Evaluating the ability of current energy use assessment methods to study contrasting livestock production systems.

Environmental impact assessment of agriculture has received increased attention over recent decades, leading to development of numerous methods. Among them, three deal with energy use: Energy Analysis (EA), Ecological Footprint (EF) and Emergy synthesis (Em). Based on a review of 197 references applying them to a variety of agricultural systems, this paper evaluates their ability to assess energy use. While EF assesses energy use as land use via a global accounting approach in which energy is only one component of the assessment, EA and Em are energy-focused and appear more appropriate to highlight ways to increase energy-use efficiency.
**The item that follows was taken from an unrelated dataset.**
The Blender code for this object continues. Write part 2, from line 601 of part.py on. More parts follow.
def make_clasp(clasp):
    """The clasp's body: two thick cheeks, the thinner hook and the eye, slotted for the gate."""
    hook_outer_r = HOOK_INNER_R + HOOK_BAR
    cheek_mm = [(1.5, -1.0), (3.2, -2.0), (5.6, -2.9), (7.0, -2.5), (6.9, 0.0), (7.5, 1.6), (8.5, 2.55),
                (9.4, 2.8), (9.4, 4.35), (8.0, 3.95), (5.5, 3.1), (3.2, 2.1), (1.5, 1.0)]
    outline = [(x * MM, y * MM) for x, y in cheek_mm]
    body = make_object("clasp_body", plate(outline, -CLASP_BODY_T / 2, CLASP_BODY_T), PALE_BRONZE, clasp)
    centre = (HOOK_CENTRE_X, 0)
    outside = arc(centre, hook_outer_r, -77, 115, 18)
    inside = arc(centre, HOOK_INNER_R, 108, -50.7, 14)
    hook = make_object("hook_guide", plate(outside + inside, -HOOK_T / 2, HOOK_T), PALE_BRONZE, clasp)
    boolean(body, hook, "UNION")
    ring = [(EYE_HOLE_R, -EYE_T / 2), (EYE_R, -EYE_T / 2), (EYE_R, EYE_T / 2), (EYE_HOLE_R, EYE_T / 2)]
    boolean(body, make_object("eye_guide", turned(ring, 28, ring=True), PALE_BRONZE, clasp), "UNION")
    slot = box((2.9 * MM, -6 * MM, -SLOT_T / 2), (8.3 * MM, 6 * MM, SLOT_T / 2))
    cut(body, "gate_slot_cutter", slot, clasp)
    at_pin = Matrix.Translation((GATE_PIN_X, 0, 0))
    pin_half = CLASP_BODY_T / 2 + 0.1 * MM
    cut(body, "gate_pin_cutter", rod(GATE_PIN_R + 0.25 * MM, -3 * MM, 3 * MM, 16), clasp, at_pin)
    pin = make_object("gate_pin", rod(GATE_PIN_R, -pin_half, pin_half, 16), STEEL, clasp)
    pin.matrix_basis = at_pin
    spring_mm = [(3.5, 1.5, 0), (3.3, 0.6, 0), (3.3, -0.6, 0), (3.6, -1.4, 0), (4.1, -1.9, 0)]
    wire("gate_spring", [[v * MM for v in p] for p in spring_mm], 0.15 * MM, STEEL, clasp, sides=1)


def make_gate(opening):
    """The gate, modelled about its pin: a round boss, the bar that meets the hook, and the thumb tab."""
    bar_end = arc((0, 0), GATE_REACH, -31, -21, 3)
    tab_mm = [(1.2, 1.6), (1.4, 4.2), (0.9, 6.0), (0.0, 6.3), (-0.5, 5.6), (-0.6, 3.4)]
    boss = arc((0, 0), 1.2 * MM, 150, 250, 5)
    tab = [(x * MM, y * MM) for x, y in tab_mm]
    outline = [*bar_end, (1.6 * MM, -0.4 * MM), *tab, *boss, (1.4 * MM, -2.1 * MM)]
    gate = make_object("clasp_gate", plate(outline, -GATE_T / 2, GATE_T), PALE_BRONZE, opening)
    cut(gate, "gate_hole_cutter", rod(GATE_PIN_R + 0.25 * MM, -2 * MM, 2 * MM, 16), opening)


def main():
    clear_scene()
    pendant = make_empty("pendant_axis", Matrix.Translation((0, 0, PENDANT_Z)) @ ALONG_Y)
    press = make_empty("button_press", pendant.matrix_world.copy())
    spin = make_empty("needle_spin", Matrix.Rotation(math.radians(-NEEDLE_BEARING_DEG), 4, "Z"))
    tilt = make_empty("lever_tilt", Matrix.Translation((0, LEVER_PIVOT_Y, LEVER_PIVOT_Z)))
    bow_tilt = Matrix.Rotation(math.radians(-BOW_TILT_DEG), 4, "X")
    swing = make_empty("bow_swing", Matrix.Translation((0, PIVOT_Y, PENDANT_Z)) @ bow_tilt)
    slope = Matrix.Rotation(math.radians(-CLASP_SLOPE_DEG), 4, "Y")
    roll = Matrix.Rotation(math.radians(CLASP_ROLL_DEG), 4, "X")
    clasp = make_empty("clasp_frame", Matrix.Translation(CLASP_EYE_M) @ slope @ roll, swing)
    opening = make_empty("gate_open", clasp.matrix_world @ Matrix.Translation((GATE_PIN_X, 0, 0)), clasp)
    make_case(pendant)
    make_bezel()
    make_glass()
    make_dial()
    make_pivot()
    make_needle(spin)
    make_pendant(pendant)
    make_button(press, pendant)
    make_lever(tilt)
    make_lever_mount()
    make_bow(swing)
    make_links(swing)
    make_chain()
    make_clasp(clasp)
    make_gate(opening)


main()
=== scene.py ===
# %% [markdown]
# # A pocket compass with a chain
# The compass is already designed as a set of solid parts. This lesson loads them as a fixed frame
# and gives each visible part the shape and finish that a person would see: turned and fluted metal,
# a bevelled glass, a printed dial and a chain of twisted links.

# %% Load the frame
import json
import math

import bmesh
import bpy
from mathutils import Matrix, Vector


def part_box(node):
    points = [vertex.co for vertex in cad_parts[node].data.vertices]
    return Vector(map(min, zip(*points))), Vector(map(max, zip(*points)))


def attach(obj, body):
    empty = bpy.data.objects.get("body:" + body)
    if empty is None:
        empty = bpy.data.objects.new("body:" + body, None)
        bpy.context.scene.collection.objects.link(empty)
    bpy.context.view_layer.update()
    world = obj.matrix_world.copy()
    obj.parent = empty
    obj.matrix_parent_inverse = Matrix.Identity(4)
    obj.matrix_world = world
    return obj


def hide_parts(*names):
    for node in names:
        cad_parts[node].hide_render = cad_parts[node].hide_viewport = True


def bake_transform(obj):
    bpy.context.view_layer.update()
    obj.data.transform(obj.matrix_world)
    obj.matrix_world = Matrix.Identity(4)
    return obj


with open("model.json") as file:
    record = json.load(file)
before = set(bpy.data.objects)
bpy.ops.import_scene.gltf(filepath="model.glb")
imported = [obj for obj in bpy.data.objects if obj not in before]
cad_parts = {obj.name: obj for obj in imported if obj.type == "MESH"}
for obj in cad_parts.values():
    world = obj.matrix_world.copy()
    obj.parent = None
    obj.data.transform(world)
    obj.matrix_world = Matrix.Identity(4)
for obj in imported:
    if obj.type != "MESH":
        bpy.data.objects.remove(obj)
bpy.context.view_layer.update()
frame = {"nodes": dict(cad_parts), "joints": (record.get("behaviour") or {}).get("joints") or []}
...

EA presents a clear methodology via fossil energy use and its associated impacts but does not consider all energy sources. With inclusion of natural and renewable resources, Em focuses on other energy resources, such as solar radiation and energy from labour, but does not present impact indicators nor establish a clear link between activities and their environmental impacts. Improvements of the EA and Em methods could increase their ability to perform realistic and unbiased energy analysis or the diversity of livestock systems encountered in the world. First, to consider all energy sources, as Em does, EA could include solar radiation received by farm surfaces and energy expenditure by humans and animals to accomplish farm operations. Second, boundaries of the studied system in EA and Em must include draft animals, humans and communal grazing lands. Third, special attention should be given to update and locally adapt energy coefficients and transformities.